WHAT YOU ARE ASKED TO DO:
Exactly the lines from the one with "Vector(map(max, high, point))" to the one with "cad_box = object_bounds()", both included, are to be printed again; leave out the rest.

RECORDED INFORMATION:
☆ ☆ ☆ ☆ ☆ ☆ ☆

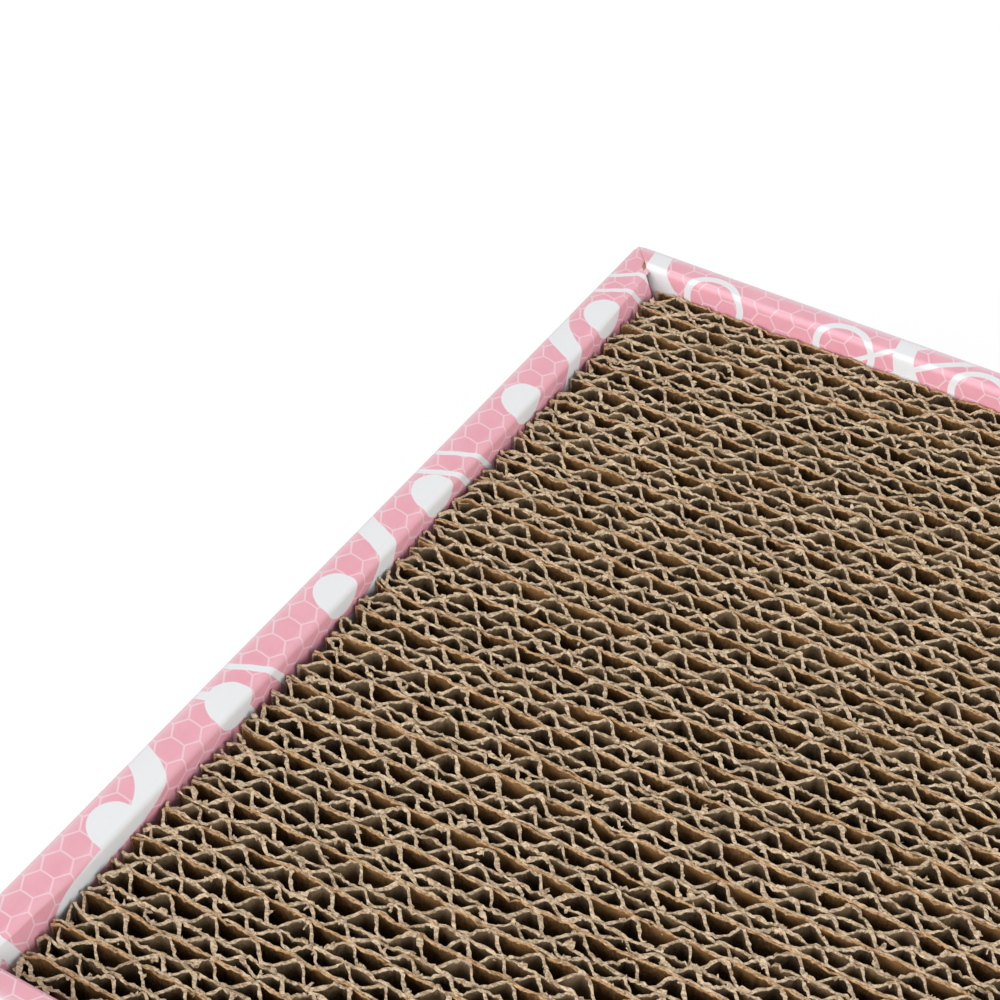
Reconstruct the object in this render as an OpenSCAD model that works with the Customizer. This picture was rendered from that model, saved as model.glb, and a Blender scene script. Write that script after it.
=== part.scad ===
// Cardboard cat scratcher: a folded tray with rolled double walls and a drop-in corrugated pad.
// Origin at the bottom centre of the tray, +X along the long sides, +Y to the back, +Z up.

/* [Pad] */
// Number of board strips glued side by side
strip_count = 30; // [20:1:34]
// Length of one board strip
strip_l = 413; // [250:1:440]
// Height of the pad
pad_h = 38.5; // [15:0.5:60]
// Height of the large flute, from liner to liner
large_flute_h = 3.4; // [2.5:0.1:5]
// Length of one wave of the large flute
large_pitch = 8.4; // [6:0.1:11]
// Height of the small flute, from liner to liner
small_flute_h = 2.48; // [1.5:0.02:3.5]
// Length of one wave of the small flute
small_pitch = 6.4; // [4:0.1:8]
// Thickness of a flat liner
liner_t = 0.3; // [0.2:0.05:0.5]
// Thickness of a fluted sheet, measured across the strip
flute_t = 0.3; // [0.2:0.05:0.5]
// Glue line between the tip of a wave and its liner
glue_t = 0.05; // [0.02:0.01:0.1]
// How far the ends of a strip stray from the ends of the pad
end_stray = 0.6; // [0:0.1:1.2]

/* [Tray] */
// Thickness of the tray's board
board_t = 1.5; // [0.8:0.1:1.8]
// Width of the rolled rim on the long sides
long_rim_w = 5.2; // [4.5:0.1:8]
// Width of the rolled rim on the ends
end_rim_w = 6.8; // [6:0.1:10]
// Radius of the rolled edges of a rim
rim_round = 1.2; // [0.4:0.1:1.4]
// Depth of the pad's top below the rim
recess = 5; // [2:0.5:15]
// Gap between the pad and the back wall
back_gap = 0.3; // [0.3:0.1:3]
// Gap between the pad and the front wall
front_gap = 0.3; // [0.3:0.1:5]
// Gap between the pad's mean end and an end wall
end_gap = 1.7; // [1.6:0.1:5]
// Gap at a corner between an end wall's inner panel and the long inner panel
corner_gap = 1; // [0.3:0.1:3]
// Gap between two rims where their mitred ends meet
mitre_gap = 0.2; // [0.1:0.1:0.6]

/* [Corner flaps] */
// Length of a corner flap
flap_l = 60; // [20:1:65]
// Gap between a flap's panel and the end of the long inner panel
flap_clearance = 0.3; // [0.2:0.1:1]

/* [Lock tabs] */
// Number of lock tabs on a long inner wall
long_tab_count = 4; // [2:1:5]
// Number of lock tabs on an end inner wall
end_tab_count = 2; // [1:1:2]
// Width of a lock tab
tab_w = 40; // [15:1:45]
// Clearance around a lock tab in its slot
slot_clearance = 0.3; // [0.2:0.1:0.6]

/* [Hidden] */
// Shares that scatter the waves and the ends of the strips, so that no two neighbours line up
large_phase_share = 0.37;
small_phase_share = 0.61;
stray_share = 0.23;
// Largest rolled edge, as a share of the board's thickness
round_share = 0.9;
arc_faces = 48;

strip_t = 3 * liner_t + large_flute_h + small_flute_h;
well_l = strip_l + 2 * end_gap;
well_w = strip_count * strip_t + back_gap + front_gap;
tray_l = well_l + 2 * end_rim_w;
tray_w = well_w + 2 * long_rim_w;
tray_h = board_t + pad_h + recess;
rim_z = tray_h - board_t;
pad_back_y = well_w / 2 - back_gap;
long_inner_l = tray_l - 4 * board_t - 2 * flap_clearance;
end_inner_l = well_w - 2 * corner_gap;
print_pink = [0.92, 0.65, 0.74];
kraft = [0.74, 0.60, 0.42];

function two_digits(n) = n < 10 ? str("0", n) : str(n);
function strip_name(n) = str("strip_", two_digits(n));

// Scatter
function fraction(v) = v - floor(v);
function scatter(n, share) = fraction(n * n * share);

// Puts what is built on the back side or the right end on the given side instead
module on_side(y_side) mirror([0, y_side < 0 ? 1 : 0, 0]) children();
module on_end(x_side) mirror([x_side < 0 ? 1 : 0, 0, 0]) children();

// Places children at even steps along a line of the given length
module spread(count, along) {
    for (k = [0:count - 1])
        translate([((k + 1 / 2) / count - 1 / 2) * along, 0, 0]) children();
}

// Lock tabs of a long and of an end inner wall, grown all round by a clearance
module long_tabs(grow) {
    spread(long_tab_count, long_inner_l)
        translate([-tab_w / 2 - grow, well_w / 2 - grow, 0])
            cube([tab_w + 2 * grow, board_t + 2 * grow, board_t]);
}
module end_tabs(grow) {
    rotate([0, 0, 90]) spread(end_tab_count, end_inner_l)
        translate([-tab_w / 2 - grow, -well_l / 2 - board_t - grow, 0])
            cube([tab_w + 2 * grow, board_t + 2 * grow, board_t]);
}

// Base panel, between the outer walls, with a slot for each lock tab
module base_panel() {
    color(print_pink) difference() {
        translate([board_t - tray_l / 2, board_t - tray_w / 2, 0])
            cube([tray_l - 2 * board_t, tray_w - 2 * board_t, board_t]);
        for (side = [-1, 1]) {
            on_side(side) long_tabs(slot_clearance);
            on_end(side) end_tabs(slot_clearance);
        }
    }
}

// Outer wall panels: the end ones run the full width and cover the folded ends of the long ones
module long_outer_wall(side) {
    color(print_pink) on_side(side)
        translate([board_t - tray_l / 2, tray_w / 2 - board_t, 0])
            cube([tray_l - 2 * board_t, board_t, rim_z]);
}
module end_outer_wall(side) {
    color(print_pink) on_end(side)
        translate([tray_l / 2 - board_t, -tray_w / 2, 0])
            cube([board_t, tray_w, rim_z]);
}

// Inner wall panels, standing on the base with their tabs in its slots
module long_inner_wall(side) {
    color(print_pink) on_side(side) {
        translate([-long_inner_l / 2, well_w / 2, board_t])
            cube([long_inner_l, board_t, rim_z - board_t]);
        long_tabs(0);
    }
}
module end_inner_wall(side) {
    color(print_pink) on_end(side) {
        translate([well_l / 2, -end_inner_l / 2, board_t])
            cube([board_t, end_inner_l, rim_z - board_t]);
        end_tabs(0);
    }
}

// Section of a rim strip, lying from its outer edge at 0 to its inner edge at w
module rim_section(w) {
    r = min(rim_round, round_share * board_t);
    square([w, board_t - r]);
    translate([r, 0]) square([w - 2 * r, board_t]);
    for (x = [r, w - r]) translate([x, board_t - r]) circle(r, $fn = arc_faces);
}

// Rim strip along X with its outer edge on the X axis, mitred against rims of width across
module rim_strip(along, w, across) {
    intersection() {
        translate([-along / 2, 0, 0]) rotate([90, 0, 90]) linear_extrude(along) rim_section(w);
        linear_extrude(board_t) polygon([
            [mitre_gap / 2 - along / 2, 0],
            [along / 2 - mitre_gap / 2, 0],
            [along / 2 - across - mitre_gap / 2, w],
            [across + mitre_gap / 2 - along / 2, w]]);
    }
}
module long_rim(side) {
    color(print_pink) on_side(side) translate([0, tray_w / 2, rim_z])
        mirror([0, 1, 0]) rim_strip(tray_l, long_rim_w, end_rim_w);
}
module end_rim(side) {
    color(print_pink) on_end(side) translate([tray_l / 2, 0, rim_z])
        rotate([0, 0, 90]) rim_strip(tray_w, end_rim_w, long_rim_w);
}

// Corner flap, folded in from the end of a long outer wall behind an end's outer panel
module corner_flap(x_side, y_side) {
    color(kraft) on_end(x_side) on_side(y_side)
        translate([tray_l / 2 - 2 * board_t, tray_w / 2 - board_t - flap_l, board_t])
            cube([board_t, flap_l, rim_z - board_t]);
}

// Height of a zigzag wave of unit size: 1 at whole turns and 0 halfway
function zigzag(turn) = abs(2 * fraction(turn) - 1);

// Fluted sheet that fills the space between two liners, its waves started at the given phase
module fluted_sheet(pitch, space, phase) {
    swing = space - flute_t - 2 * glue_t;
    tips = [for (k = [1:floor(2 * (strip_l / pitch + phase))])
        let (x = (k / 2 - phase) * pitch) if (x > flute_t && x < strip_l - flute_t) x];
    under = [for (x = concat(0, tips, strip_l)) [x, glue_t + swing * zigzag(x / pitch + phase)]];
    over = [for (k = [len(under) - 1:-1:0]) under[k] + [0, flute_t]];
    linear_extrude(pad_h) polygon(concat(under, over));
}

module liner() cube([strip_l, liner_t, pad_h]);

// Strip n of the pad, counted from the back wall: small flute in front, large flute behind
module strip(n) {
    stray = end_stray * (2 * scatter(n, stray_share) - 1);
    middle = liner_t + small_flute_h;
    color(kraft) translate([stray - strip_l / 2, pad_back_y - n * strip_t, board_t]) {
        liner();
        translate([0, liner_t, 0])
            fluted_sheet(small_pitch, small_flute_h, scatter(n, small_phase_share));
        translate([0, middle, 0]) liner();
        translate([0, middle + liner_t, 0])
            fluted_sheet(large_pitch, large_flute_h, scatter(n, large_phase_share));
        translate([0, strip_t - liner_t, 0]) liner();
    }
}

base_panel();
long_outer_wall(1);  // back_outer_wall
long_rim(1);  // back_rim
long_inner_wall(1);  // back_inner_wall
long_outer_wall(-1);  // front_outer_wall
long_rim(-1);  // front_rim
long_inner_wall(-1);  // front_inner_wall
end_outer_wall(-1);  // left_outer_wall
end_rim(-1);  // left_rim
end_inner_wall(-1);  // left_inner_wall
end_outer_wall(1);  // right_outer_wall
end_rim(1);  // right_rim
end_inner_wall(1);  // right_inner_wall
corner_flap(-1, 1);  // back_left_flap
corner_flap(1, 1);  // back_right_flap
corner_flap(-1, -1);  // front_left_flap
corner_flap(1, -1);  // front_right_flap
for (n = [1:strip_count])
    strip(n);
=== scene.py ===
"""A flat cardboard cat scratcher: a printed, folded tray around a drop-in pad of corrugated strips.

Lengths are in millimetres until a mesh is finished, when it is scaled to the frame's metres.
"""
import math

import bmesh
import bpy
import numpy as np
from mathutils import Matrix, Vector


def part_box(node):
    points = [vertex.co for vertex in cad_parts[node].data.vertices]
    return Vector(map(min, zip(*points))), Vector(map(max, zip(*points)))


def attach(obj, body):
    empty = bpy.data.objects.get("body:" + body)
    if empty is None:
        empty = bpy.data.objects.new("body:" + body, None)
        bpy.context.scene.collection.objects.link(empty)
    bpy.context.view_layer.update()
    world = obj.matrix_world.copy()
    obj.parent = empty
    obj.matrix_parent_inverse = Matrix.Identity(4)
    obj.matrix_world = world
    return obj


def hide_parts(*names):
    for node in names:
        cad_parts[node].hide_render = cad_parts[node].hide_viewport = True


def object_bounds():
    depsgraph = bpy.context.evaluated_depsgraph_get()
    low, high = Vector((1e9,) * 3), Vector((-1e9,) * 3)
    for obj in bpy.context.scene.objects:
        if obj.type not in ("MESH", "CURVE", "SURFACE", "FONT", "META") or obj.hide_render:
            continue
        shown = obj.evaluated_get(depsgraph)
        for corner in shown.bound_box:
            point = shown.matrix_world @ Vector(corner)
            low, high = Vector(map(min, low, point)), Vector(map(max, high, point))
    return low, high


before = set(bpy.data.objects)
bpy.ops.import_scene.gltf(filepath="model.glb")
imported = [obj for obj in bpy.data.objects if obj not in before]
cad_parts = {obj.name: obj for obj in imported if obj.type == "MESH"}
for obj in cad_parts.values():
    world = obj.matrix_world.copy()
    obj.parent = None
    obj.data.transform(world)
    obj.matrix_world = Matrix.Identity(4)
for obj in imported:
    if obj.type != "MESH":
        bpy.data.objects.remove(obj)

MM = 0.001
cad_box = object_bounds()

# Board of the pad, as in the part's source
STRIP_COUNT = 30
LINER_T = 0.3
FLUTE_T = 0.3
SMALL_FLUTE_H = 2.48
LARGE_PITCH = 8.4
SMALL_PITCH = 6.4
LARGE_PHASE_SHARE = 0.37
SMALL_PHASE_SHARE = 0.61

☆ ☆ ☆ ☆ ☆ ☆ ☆

WRITTEN REPLY:
            low, high = Vector(map(min, low, point)), Vector(map(max, high, point))
    return low, high


before = set(bpy.data.objects)
bpy.ops.import_scene.gltf(filepath="model.glb")
imported = [obj for obj in bpy.data.objects if obj not in before]
cad_parts = {obj.name: obj for obj in imported if obj.type == "MESH"}
for obj in cad_parts.values():
    world = obj.matrix_world.copy()
    obj.parent = None
    obj.data.transform(world)
    obj.matrix_world = Matrix.Identity(4)
for obj in imported:
    if obj.type != "MESH":
        bpy.data.objects.remove(obj)

MM = 0.001
cad_box = object_bounds()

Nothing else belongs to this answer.